Como é que pode? A empresa dele
(Eike) foi criada em julho de 2007. Em junho de 2008 ele fez um Initial Public
Offering, arrecadou R$ 6,71 bilhões por 38% da empresa, portanto a empresa
estava valendo R$ 17 bilhões, R$ 10 bilhões dele. Tudo que ele tinha de ativo: a
equipe recrutada da Petrobras e os blocos generosamente leiloados por Lula e
Dilma. Só isso. Eu denunciei isso já em 2008. Publicamente, em tudo quanto é
lugar que eu fui, eu venho falando para que ficasse registrado antes que ele
anunciasse as suas descobertas.
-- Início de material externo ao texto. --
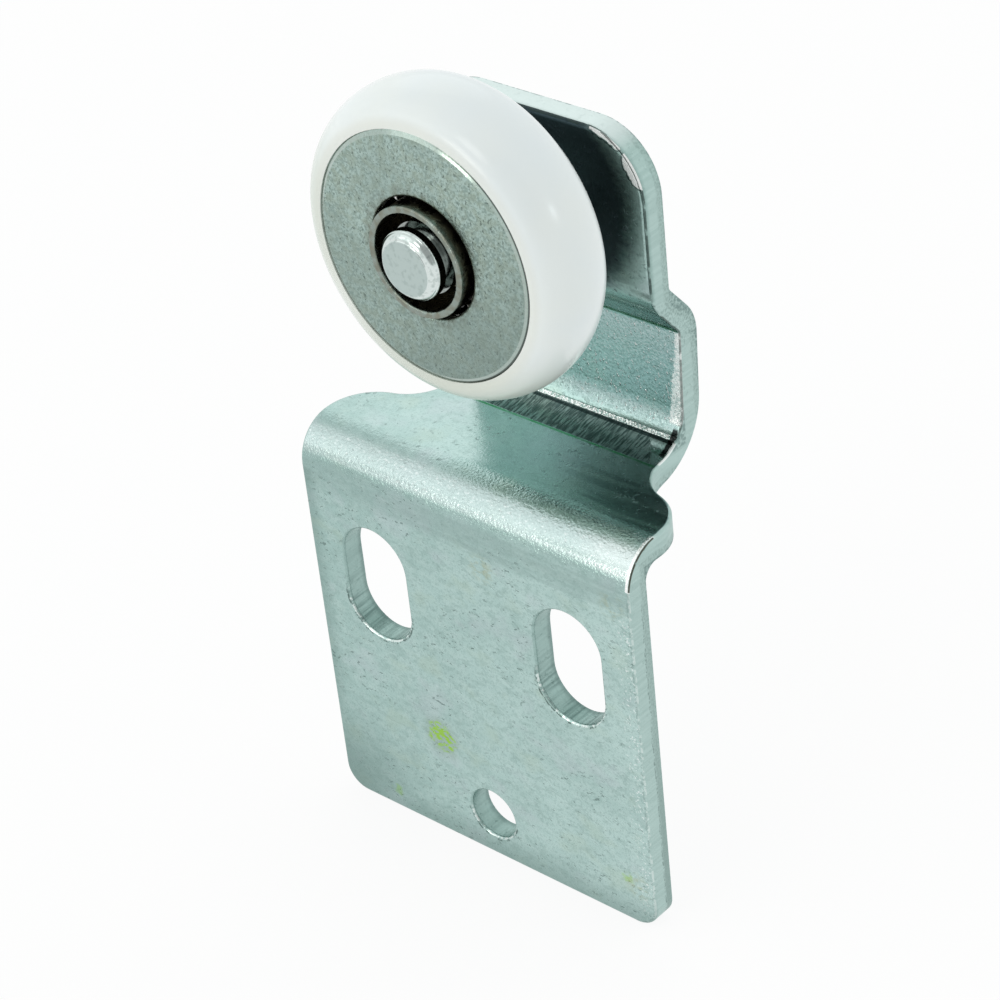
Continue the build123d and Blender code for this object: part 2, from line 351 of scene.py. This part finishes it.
# Rolled rims of the plate, worn bright and dark on the low side of each hole and at the right
WORN_BRIGHT = (0.85, 0.92, 0.90)
WORN_DARK = (0.06, 0.10, 0.09)
SPARKLE = (0.88, 0.94, 0.93)
broken = where.noise(0.8, 4)
low_slot = z.step(-0.8, -2.6) * slot_rim.step(1.0, 0.6)
low_pilot = (z - PILOT_HEIGHT).step(0.3, -0.8) * pilot_rim.step(1.0, 0.6)
low_side = low_slot + low_pilot
worn_rim = low_side.most(x.step(17.0, 17.8)) * plate.most(fold) * lip
bright_line = (rim + (nicked - 0.5) * 0.4).within(0.05, 0.20, 0.06) * nicked.step(0.46, 0.56)
dark_line = (rim + (broken - 0.5) * 0.4).within(0.22, 0.34, 0.07) * nicked.step(0.53, 0.45)
sparkle = where.noise(4.5, 2).step(0.58, 0.70) * x.step(16.4, 18.4) * z.step(10.0, 6.0) * face
tone = tone.mix(WORN_BRIGHT, bright_line * worn_rim * (0.4 + low_side * 0.4))
tone = tone.mix(WORN_DARK, dark_line * worn_rim * (0.25 + low_side * 0.55))
tone = tone.mix(SPARKLE, sparkle * 0.7)

# The plate darkens towards its foot, its left edge and the corner between them
DULL_FOOT = (0.15, 0.24, 0.22)
low = z.step(-20.5, PLATE_FOOT)
dulled = (low * low * 0.55).most((x + PLATE_SIDE).step(2.2, 0.2) * 0.4)
dulled = dulled.most(where.from_point((-19, -SHEET, PLATE_FOOT)).step(15, 0) * 0.75)
tone = tone.mix(DULL_FOOT, dulled * plate)

# Right end of the fold: a brown line along the cut, then a bright one
FOLD_BROWN = (0.05, 0.04, 0.02)
NEAR_WHITE = (0.98, 0.99, 0.98)
right_fold = fold.step(0.5, 0.9) * right_half
fold_end = rim * right_fold + (1.0 - right_fold) * 9.0
tone = tone.mix(FOLD_BROWN, fold_end.within(0.0, 0.13, 0.03) * lip * 0.9)
tone = tone.mix(NEAR_WHITE, fold_end.within(0.20, 0.42, 0.04) * lip * 0.9)

# Right rim of the neck: a grainy bright strip that widens down the belly, with a dark line outside
BELLY_RIM = (0.97, 1.0, 0.99)
NECK_LINE = (0.05, 0.08, 0.07)
rim_width = 0.6 + z.step(25.0, 17.0) * 0.75 + (grain - 0.5) * 0.9
belly_rim = (rim_width - neck_rim).step(-0.05, 0.10) * belly_height * right_half * lip
belly_rim = belly_rim * (0.55 + where.noise(4.5, 2, (1, 1, 0.6)).step(0.40, 0.56) * 0.45)
neck_line = neck_rim.within(0.0, 0.16, 0.04) * broken.step(0.40, 0.5) * z.step(15.6, 16.2) * lip
tone = tone.mix(BELLY_RIM, belly_rim).mix(NECK_LINE, neck_line * 0.7)

# Two burrs at the carrier's right corner, each with a dark line along its foot
BURR_FOOT = (0.03, 0.05, 0.05)
LONG_BURR = (8.6, CARRIER_FRONT, 44.7)
THICK_BURR = (11.3, CARRIER_FRONT, 42.2)
thick = where.from_point(LONG_BURR).step(2.0, 1.0) * 0.3
thick = thick.most(where.from_point(THICK_BURR).step(1.9, 0.8) * 0.8)
reach = thick + 0.1 - neck_rim + (nicked - 0.5) * 0.6
burred = thick.step(0.02, 0.1) * lip
burr = reach.step(0.0, 0.12) * burred
tone = tone.mix(BURR_FOOT, reach.within(-0.16, -0.04, 0.05) * burred * 0.75).mix(NEAR_WHITE, burr)

# Right end of the heel: a black crescent under a bright rim
CRESCENT = (0.01, 0.01, 0.01)
HEEL_RIM = (0.95, 0.97, 0.96)
heel_end = heel * right_half
crescent = (neck_rim + (nicked - 0.5) * 0.4).within(0.25, 0.75, 0.1) * around.within(-2.2, 1.2, 0.4)
heel_rim = neck_rim.within(0.0, 0.3, 0.05) * around.within(-3.4, -0.4, 0.3) * lip
tone = tone.mix(CRESCENT, crescent * heel_end * 0.95).mix(HEEL_RIM, heel_rim * heel_end * 0.8)

join(tone, shader, "Base Color")
join(1.0 - burr.most(belly_rim) * 0.7, shader, "Metallic")
rough = 0.14 + grain * 0.10 + dashes * 0.2 + sheared * 0.26 + facet * 0.1 + carrier * 0.28
join(rough, shader, "Roughness")

# Relief in millimetres: peel on the fold and belly, drag marks, and the roll of the neck's edges
peel = where.noise(4.0, 3)
pits = peel_marks.step(0.6, 0.78)
relief = grain * 0.010 + peel * (fold * 0.060 + belly * 0.030 + burr_line * 0.10)
relief = relief + pits * belly * 0.05 + drag * facet * 0.03 + streak * sheared * 0.012
belly_roll = (rim_width - 0.3 - neck_rim).most(0.0) * belly_height
carrier_roll = (3.2 - neck_rim).most(0.0) * z.step(29.8, 31.0)
burr_roll = (0.5 - neck_rim).most(0.0) * z.step(31.0, 33.0)
rolls = belly_roll * belly_roll * 0.12 + carrier_roll * carrier_roll * 0.045
rolls = rolls + burr_roll * burr_roll * 1.2
relief = relief - rolls * face - dashes * (1.0 - shelf) * 0.02
emboss(relief, shader)
dress("bracket", material)


# Tyre
# Crowned tread moulded from white nylon, smooth and a little waxy, pressed over the outer race.
# It is slightly creamy at the shoulder and cooler on the crown, with faint moulding ripples.
AXLE_HEIGHT = 37.6
WHEEL_MIDDLE = 1.5
COOL_NYLON = (0.82, 0.87, 0.885)
WARM_NYLON = (0.85, 0.885, 0.87)
SOILED_NYLON = (0.52, 0.585, 0.505)
CREAMY_NYLON = (0.72, 0.72, 0.64)
material, shader, where = new_finish("white_nylon")
x, y, z = where.axes()
radius = corner_distance(abs(x), abs(z - AXLE_HEIGHT))
cloud = where.noise(0.10, 2).step(0.3, 0.7)
soiled = (z.step(33.0, 23.5) * 0.85).most(x.step(-8.0, -14.0) * 0.6)
shoulder = radius.step(12.8, 11.9) * abs(y - WHEEL_MIDDLE).step(3.4, 4.0)
nylon = where.coat(COOL_NYLON).mix(WARM_NYLON, cloud)
nylon = nylon.mix(SOILED_NYLON, soiled).mix(CREAMY_NYLON, shoulder * 0.4)
join(nylon, shader, "Base Color")
join(0.17 + cloud * 0.05, shader, "Roughness")
emboss(where.noise(0.35, 2) * 0.006 + where.noise(3.0, 2) * 0.0012, shader)
dress("tyre", material)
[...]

Porque fui alertado pelos geólogos de que lá
tinha muito petróleo.
Foi um acordo que chegaram a fazer,
numa conversa entre Pedro Malan, Rodolpho Tourinho e a então ministra-chefe da
Casa Civil (Dilma), em novembro, antes do leilão. O Lula chegou a concordar,
segundo disse o pessoal do MST e os sindicalistas, em acabar com o leilão. Mas
esse imbroglio, de o empresário ter gasto dezenas de milhões de dólares para
recrutar equipe e apoio político nos dois governos fez com que eles
mantivessem... Tiraram o filé-mignon, mas mantiveram o
contra-filé. O contra-filé é alguém que hoje anuncia ser o oitavo homem mais
rico do mundo.
E
tudo foi mediante essa operação no seio do governo. Contra a recomendação dos
técnicos da Petrobras, do Clube de Engenharia, do sindicalismo. Foi a maior
entrega da história do Brasil. O ato mais entreguista da história brasileira, em
termos econômicos. Pior, foi dos processos de acumulação primitiva mais
extraordinários da história do capitalismo mundial. Alguém sai do nada e em três
anos tem uma fortuna de bilhões de dólares.
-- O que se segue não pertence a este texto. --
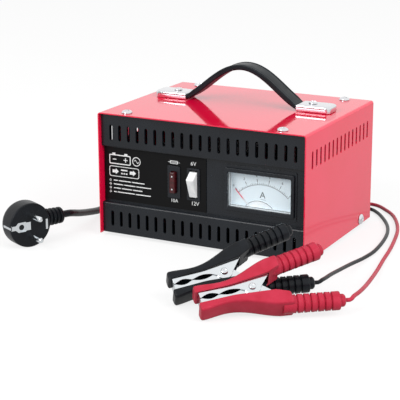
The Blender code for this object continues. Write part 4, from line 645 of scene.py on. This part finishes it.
def screw(node, place, twist, head_r=SCREW_HEAD_R, head_h=SCREW_HEAD_H, length=SCREW_L):
    """A domed screw. The head is a polar grid: its height is a dome less a cross-shaped pit whose two bars
    fade out at their sides and ends, and the shank is turned below it."""
    r, a = np.meshgrid(head_r * np.sin(np.linspace(0, QUARTER, 26)),
                       np.linspace(0, TURN, 96, endpoint=False), indexing="ij")
    x, y = r * np.cos(a), r * np.sin(a)
    u, v = x * math.cos(twist) + y * math.sin(twist), y * math.cos(twist) - x * math.sin(twist)

    def bar(along, across):
        """1 inside a bar 1 mm wide, falling to 0 over 0.2 mm at its sides and 0.5 mm at its ends."""
        return (np.clip((0.0007 - np.abs(across)) / 0.0002, 0, 1)
                * np.clip((0.62 * head_r - np.abs(along)) / 0.0005, 0, 1))
    dome = head_h * np.sqrt(np.clip(1 - (r / head_r)**2, 0, 1))**0.85
    head = np.stack([x, y, dome - 0.0012 * np.maximum(bar(u, v), bar(v, u))], -1)
    shank = turned([(head_r, 0), (SCREW_R, 0), (SCREW_R, SCREW_R - length), (0.001, -length),
                    (0, -length)], 96)
    stand_in(node, make_mesh([rings(moved(np.vstack([head, shank]), place))]), chrome, smooth=35)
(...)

A Petrobras durante a vida inteira
conseguiu descobrir 20 bilhões de barris de petróleo, antes do Pré-Sal. Este
senhor, está no site da OGX, já tem 10 bilhões de barris consolidados. Os
Estados Unidos inteiros têm 29,4 bilhões de barris. Ele anuncia que estará
produzindo, em breve, 1,4 milhão de barris por dia — o mesmo que a Líbia produz
hoje.
É esse o quadro. Ou a
população brasileira se dá conta do que está em jogo, ou o processo vai ser o
mesmo de sempre. Do jeito que foi-se a prata, foi-se o ouro, foram-se as terras,
irão também os potenciais hidráulicos e o petróleo, para essas negociatas entre
a elite. O modelo aprovado não é adequado. Mantém-se uma aura de
risco sem necessidade, para justificar que o cara está "correndo risco", mas um
risco que ele já sabe que não existe.
Qual é a nossa proposta? Primeiro,
vamos mapear as reservas: saber se temos 100 bilhões, 200 bilhões, 300 bilhões
de barris. Segundo, vamos criar o sistema de prestação de serviço: a Petrobras
passa a operar, recebe por cada barril de petróleo produzido US$ 15 ou US$ 20, e
o governo determina o ritmo de produção. Porque há um problema: a Arábia Saudita
produz em torno de 10 milhões de barris, a Rússia uns 8 milhões de barris,
depois vêm os outros, com 2 a 4 milhões de barris por dia: Venezuela, Iraque,
Irã. O Eike Batista anuncia a produção de 1,4 milhão de barris, a Petrobras
anuncia 5 milhões de barris e pouco. Significa que o Brasil vai exportar uns 3
ou 4 milhões de barris. Já é o terceiro ator. Não se pode fazer mais isso.